Macelleria umana nella Repubblica Centrafricana

di Tommaso Andreatta

Macelleria umana, violazione dei più elementari diritti, minorenni a cui viene tolto il futuro, dignità calpestata. E l’elenco potrebbe essere ancora lungo parlando dello stato di salute del Repubblica Centrafricana. Le uccisioni di massa e i conflitti, scoppiati tra il 2003 e il 2015, sono stati messi sotto la lente dell’Onu.

Il report – completato in un anno – è stato realizzato con la collaborazione del Programma delle Nazioni Unite per lo sviluppo (Undp), dell’ufficio dell’Alto commissario Onu per i diritti umani (Ohchr) e dell’ufficio del Rappresentante speciale delle Nazioni Unite per le violenze sessuali in situazioni di conflitto.

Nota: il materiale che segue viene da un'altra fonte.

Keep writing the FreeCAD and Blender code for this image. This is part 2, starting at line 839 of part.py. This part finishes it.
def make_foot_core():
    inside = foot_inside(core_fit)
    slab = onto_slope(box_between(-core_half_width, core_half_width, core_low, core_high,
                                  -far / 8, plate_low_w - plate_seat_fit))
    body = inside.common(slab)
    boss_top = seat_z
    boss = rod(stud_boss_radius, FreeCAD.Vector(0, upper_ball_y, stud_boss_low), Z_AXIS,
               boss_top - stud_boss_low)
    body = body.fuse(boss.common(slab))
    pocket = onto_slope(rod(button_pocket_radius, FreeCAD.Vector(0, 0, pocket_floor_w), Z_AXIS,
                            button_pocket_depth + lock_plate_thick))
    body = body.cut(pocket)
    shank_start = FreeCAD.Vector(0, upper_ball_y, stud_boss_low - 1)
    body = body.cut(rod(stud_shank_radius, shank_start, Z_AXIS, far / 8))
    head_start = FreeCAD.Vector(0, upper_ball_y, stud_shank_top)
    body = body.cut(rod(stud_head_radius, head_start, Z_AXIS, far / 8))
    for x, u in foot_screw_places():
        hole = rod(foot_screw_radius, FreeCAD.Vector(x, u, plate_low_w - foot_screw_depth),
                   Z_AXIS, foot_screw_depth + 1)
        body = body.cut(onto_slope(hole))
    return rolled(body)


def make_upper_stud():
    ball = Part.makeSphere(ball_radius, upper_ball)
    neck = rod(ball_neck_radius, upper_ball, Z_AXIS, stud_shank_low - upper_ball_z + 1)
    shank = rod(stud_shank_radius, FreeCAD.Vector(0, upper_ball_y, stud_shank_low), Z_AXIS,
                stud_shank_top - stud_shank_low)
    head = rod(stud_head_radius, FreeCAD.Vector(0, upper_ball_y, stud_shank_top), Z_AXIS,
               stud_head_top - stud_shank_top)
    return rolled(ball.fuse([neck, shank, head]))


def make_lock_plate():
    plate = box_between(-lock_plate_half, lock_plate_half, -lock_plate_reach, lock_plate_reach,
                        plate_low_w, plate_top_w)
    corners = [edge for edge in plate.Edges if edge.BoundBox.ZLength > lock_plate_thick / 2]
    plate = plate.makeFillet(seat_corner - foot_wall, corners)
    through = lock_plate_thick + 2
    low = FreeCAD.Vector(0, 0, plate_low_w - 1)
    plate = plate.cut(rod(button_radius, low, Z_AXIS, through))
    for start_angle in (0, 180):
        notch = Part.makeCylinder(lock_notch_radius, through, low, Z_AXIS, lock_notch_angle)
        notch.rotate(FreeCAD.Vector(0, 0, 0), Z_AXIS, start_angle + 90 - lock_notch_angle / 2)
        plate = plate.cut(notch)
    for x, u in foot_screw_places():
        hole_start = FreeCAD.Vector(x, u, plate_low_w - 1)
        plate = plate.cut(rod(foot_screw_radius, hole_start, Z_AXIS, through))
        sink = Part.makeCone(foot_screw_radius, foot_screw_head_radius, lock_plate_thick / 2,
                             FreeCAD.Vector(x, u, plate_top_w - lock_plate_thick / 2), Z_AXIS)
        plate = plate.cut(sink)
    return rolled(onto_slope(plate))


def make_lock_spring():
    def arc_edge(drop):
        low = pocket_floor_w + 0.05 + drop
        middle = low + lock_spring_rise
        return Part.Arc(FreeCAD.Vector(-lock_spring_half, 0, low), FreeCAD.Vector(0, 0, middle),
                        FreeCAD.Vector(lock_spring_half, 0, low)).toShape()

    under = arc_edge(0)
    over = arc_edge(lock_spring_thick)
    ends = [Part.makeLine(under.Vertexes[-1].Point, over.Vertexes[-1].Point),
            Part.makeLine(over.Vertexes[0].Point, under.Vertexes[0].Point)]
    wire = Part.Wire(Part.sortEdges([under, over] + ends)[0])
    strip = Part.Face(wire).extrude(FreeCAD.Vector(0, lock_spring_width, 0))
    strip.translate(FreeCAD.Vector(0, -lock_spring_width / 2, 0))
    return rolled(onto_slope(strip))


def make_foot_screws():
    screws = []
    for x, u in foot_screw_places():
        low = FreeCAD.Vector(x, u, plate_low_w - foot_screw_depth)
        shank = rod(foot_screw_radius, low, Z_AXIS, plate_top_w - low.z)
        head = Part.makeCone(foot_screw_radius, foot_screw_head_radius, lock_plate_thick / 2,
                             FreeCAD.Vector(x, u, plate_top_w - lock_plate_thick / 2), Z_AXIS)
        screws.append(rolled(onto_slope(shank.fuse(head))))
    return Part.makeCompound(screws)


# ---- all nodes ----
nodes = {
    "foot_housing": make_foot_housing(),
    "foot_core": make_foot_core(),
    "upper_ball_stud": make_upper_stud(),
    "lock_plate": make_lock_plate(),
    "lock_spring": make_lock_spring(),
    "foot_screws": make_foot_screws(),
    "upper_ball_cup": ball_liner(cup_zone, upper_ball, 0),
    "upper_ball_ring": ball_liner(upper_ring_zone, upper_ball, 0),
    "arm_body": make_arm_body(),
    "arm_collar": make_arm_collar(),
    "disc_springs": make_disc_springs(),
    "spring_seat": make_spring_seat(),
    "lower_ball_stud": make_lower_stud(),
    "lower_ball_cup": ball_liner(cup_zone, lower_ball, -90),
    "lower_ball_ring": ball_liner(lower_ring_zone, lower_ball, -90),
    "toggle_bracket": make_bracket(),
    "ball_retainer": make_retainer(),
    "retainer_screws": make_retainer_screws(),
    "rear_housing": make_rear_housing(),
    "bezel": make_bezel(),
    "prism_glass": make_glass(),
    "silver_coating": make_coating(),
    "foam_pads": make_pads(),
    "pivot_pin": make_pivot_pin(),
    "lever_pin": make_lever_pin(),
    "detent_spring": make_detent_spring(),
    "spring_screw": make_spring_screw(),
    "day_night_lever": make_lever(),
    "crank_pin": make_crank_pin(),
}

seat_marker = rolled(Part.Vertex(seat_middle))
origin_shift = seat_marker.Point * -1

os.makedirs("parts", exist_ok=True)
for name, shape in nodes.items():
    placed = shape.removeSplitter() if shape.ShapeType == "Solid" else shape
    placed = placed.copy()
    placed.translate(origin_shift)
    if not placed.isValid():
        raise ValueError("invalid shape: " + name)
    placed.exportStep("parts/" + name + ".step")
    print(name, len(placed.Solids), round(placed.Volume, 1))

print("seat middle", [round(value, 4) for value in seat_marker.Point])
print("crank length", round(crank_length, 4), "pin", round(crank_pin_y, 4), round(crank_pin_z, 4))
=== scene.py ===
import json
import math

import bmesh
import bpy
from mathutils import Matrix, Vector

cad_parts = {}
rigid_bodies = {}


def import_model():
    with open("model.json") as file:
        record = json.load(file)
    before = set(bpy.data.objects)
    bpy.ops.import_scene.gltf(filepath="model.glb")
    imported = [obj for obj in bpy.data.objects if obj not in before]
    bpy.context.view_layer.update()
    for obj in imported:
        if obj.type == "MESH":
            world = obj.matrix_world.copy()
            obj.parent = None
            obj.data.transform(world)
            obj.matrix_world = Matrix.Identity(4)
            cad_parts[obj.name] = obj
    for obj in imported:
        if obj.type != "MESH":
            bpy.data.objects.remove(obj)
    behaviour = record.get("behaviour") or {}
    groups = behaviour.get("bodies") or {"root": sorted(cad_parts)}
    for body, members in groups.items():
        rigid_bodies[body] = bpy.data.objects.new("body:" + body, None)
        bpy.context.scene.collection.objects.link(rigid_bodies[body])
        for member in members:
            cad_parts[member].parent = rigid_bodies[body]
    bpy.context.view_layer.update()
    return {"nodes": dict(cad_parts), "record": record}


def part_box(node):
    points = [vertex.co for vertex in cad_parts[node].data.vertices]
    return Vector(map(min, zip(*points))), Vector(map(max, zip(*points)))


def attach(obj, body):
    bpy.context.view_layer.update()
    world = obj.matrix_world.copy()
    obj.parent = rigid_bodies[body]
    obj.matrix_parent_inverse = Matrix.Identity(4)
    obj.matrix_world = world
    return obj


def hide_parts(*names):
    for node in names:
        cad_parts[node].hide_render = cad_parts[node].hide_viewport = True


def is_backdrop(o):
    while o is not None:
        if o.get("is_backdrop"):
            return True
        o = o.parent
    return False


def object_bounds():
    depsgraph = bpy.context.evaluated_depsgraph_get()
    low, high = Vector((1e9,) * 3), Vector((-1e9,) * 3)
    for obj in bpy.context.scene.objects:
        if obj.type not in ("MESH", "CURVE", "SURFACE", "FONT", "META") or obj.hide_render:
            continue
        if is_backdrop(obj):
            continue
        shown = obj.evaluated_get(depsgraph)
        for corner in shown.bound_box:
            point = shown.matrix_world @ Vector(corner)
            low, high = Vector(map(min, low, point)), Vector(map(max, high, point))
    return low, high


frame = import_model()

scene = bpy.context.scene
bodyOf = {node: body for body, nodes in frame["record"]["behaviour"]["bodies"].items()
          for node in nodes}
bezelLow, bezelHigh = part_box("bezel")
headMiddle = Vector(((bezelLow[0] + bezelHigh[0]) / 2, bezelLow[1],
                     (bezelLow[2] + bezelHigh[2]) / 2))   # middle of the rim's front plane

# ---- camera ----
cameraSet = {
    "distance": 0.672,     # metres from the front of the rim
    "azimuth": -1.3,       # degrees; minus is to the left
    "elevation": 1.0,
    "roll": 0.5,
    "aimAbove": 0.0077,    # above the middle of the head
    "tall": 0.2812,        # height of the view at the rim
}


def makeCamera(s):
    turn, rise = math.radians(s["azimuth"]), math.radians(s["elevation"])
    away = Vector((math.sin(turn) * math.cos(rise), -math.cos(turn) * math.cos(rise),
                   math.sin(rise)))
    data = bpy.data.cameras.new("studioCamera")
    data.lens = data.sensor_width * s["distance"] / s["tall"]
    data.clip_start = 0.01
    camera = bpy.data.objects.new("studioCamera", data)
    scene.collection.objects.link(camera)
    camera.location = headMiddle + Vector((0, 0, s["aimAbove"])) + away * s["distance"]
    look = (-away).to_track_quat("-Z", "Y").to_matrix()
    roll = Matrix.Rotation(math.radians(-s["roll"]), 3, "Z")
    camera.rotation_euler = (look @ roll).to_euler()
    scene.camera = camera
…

Il primo a parlarne sulla stampa italiana è stato Marco Cochi (Nigrizia). «Attraverso il lavoro di otto ricercatori, lo studio ha esaminato più di 1.200 documenti riguardanti 620 episodi di violazioni dei diritti umani, compresi gli sconvolgenti resoconti di interi villaggi rasi al suolo nel corso di rappresaglie, numerose testimonianze di stupri di gruppo compiuti ai danni di donne e bambine di appena cinque anni, esecuzioni extragiudiziali, decessi avvenuti in seguito a torture o a gravi maltrattamenti nei centri di detenzione, gravi crimini su base etnica e religiosa, il reclutamento di migliaia di bambini soldato da parte di gruppi armati e reiterati attacchi contro gli operatori umanitari e personale delle forze di pace Onu».

Si tratta di una ricostruzione puntuale di ogni singolo crimine, consumato durante gli anni di governo del presidente François Bozizé. Ma ci sono anche le nefandezze commesse dall’ex coalizione di ribelli Seleka, che nel marzo 2013 depose Bozizé.

Bisogna essere molto chiari. Le Nazioni Unite, con i suoi caschi blu e con una macchina burocratica a tratti ipertrofica, in diritto internazionale hanno le armi spuntate. In base alla documentazione raccolta, gli estensori del report Onu parlano di necessario impegno della Corte penale speciale per la Repubblica Centrafricana. Si parla della necessità di istituire una «Commissione per la verità e la riconciliazione» in un contesto in cui è obiettivamente difficile garantire la sicurezza nella Repubblica Centrafricana. Per questo, raccomanda «lo sviluppo di un approccio nazionale al controllo dell’operato delle forze di sicurezza e di difesa».

Nel testo vengono anche ricordate le violenze firmate dalle varie fazioni nate dall’ex alleanza di ribelli musulmani e dalle milizie cristiano-animiste anti-Balaka.

«Secondo il report, il governo e tutti gli attori nazionali, con l’assistenza della comunità internazionale, devono collaborare fattivamente per porre fine alla cultura dell’impunità. Il Forum di Bangui del maggio 2015 aveva riconosciuto che per promuovere la riconciliazione nel Paese, erano fondamentali gli sforzi per assicurare alla giustizia le persone sospettate di aver commesso omicidi o stupri durante la guerra civile, che ancora godono della totale impunità e in alcuni casi convivono con le loro stesse vittime».